I started my delivery service when the paper published on selected days of the week. By the end of my time, the Daily News was a seven-day-a-week publication with a unique valley slant. There were no mornings off for us carriers. I pedaled my ten-speed furiously through the neighborhood, racing the sun to get all my papers delivered and get back home to get ready for school. My salary helped pay for my Catholic school education and relieve the financial burden on my working class parents.

My daily journey was an adventure, fraught with a hint of danger and full of hidden secrets in the darkness.

There was the vicious mutt that stalked me. He ran loose in the neighborhood and would lie in wait to launch himself out of the dark shrubbery to attack me with gleaming fangs and horrible snarl. His teeth nipped at my frantic legs, and once he had a hold of my jean cuff, he tried to tear me off my bike. As a twelve year old who had just read about Sherlock Holmes and The Hound of the Baskervilles, I feared being torn apart by this beast. In a last ditch effort to survive, I loaded a plastic squirt gun with ammonia, and when the dog leaped at me the next morning, I managed to nail him in the face. He slid away into the darkness, never to harass me again.

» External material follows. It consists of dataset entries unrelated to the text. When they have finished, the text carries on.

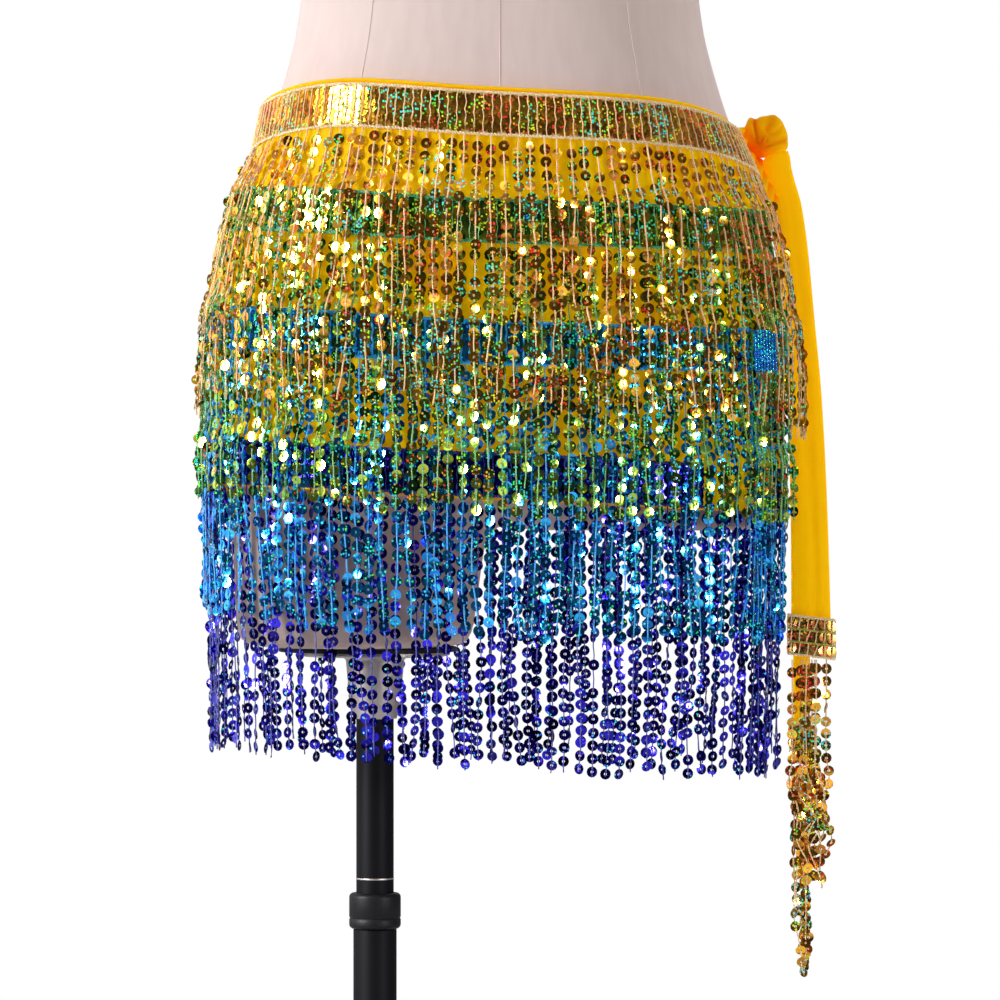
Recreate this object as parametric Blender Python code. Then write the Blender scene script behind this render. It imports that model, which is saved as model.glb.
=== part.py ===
"""A belly dance hip belt with four tiers of sequin fringe, tied round a canvas dress form on a pole stand.

Metres, +Z up. The form faces -Y, and +X is the side where the belt is knotted.
The origin is on the floor, on the pole's axis, under the middle of the base.
"""

import math

import bmesh
import bpy
from mathutils import Vector

# ---- stand -------------------------------------------------------------------------------------------------
BASE_RADIUS = 0.200
BASE_HEIGHT = 0.012
HUB_RADIUS = 0.030
HUB_TOP = 0.040
LOWER_RADIUS = 0.0130
UPPER_RADIUS = 0.01125
TUBE_WALL = 0.0015
RUNNING_GAP = 0.0004          # round each piece that turns or slides in another
COLLAR_RADIUS = 0.0155
COLLAR_BOTTOM = 0.4530
COLLAR_TOP = 0.4745
UPPER_BOTTOM = 0.1250
UPPER_TOP = 0.6050
SOCKET_BOTTOM = 0.5790
FLANGE_BOTTOM = 0.6120
FLANGE_RADIUS = 0.0450
FLANGE_HEIGHT = 0.0060
PLATE_HEIGHT = 0.0025
PLATE_HALF_WIDTH, PLATE_HALF_DEPTH = 0.0535, 0.062
PLATE_X = -0.0045
ROUND_SIDES = 32

# ---- dress form --------------------------------------------------------------------------------------------
BODY_X = 0.075                # the torso's middle stands this far beside the pole
SQUARENESS = 0.90             # 1 is an ellipse, less is fuller at the corners
# height, half width, depth in front of the side seams, depth behind them
TORSO = (
    (0.695, 0.1000, 0.052, 0.066), (0.703, 0.1330, 0.074, 0.090), (0.715, 0.1540, 0.089, 0.110),
    (0.735, 0.1685, 0.099, 0.122), (0.757, 0.1716, 0.103, 0.127), (0.772, 0.1722, 0.105, 0.129),
    (0.806, 0.1706, 0.108, 0.128), (0.842, 0.1672, 0.109, 0.123), (0.866, 0.1628, 0.108, 0.118),
    (0.890, 0.1566, 0.106, 0.113), (0.908, 0.1504, 0.104, 0.109), (0.926, 0.1418, 0.101, 0.104),
    (0.944, 0.1348, 0.098, 0.098), (0.962, 0.1294, 0.094, 0.093), (0.986, 0.1230, 0.089, 0.088),
    (1.010, 0.1194, 0.086, 0.085), (1.030, 0.1185, 0.085, 0.084), (1.060, 0.1210, 0.087, 0.085),
    (1.110, 0.1310, 0.097, 0.090), (1.160, 0.1400, 0.113, 0.094), (1.195, 0.1450, 0.118, 0.096),
    (1.235, 0.1490, 0.114, 0.099), (1.280, 0.1530, 0.098, 0.100), (1.320, 0.1570, 0.084, 0.095),
    (1.346, 0.1580, 0.074, 0.086), (1.364, 0.1520, 0.066, 0.077), (1.379, 0.1310, 0.059, 0.068),
    (1.392, 0.0980, 0.054, 0.061), (1.404, 0.0720, 0.050, 0.056), (1.418, 0.0575, 0.047, 0.052),
    (1.440, 0.0525, 0.046, 0.050), (1.472, 0.0520, 0.046, 0.050), (1.476, 0.0480, 0.042, 0.046),
)
# height, half width, half depth, distance of its middle from the torso's
THIGH = (
    (0.622, 0.0660, 0.076, 0.0872), (0.626, 0.0700, 0.080, 0.0872), (0.632, 0.0712, 0.081, 0.0870),
    (0.660, 0.0740, 0.084, 0.0862), (0.700, 0.0772, 0.088, 0.0838), (0.730, 0.0785, 0.089, 0.0850),
    (0.765, 0.0740, 0.084, 0.0860),
)
SHORT_THIGH_BOTTOM = 0.692    # the thigh on the knot's side is cut off this high
THIGH_BACK = 0.008            # the thighs' middles lie this far behind the side seams
WAIST_HEIGHT = 1.030
FORM_SIDES = 40

# ---- belt --------------------------------------------------------------------------------------------------
# Angles go round the body in degrees: 0 at the knot's side, 90 at the front, 180 and 270 at the far side and back.
PANEL_START, PANEL_END = 16.0, 341.0
WAIST_START = -3.0            # the waistband runs on past the panel's front edge
COLUMNS = 40
# Angle and height of each trim's upper edge. The first is the cloth's own upper edge.
TOP_EDGE = ((-3, .931), (16, .9354), (45, .9437), (90, .949), (132, .956), (180, .947), (270, .939), (341, .931))
GREEN_EDGE = ((-3, .8815), (45, .8812), (90, .884), (135, .8925), (180, .895), (270, .880), (341, .878))
TURQUOISE_EDGE = ((-3, .8130), (45, .8105), (90, .8134), (135, .8220), (180, .8245), (270, .808), (341, .808))
BLUE_EDGE = ((-3, .7320), (45, .7308), (90, .7370), (135, .7440), (180, .7450), (270, .731), (341, .730))
TRIM_HEIGHT = 0.0255
WAIST_MARGIN = 0.0025         # cloth that shows above the gold trim
HEM_MARGIN = 0.0015           # cloth that shows below the blue trim
FRINGE_LENGTH = 0.160
HANG_TAPER = 0.020            # how much narrower the belt gets for each metre below the fullest hip
KNOT_LEAN, FAR_LEAN = 1.0, 0.45   # how far the waistband leans in with the form: fully at the knot, hardly opposite
FOLD_DEPTH = 0.0030
FOLDS_ROUND = 9

SEAM_GAP = 0.0003
CLOTH_IN = 0.0012             # distances outside the form's surface
CLOTH_OUT = 0.0024
TRIM_IN = CLOTH_OUT + SEAM_GAP
TRIM_OUT = TRIM_IN + 0.0015
LANE_THICKNESS = 0.0023
LANE_PITCH = 0.0028
LANE_CHANGE = 0.010           # a fringe moves out a lane over this height, just above the trim it crosses

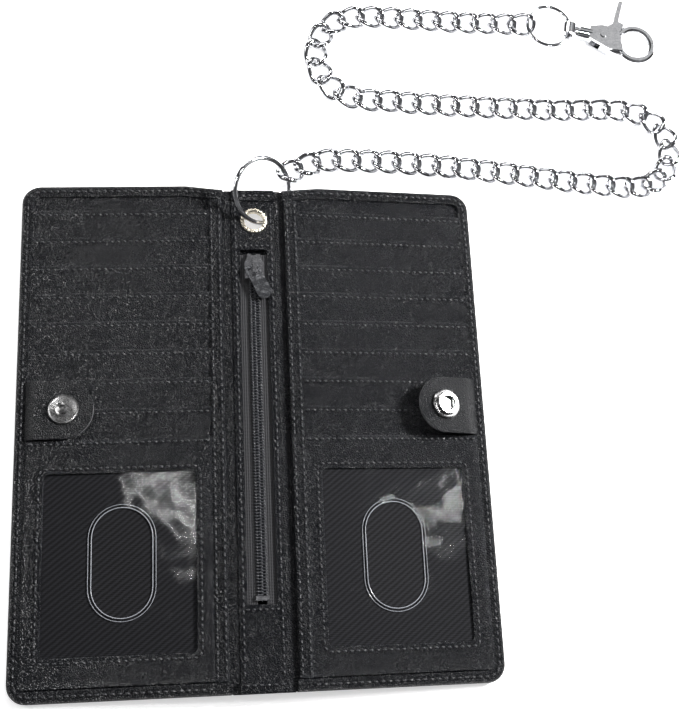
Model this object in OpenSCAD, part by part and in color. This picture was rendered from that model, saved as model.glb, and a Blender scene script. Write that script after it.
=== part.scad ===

There was the body on the sidewalk. I nearly ran over him and thought he was dead. Staring down at him, my chest heaving, I heard him moan and realized, as my nose registered the stench, that he was only drunk.

There were the mishaps, mostly due to my bad aim and weak throwing arm. The guy who demanded his paper on his porch or he wouldn’t pay me received a slamming wake-up call every 5 AM as I furiously hurled his paper against his screen door. Until I developed some skill, papers landed on roofs, in flower beds, and one time, through an open window with a crash of broken dishes and who knows what else.

Little did I know, when I returned home smeared with ink and smelling of newsprint, those days of delivery, in rain, cold, heat, and dust would lead me to a life centered on words as a writer and English teacher. But they did, and I would not trade the memories for anything.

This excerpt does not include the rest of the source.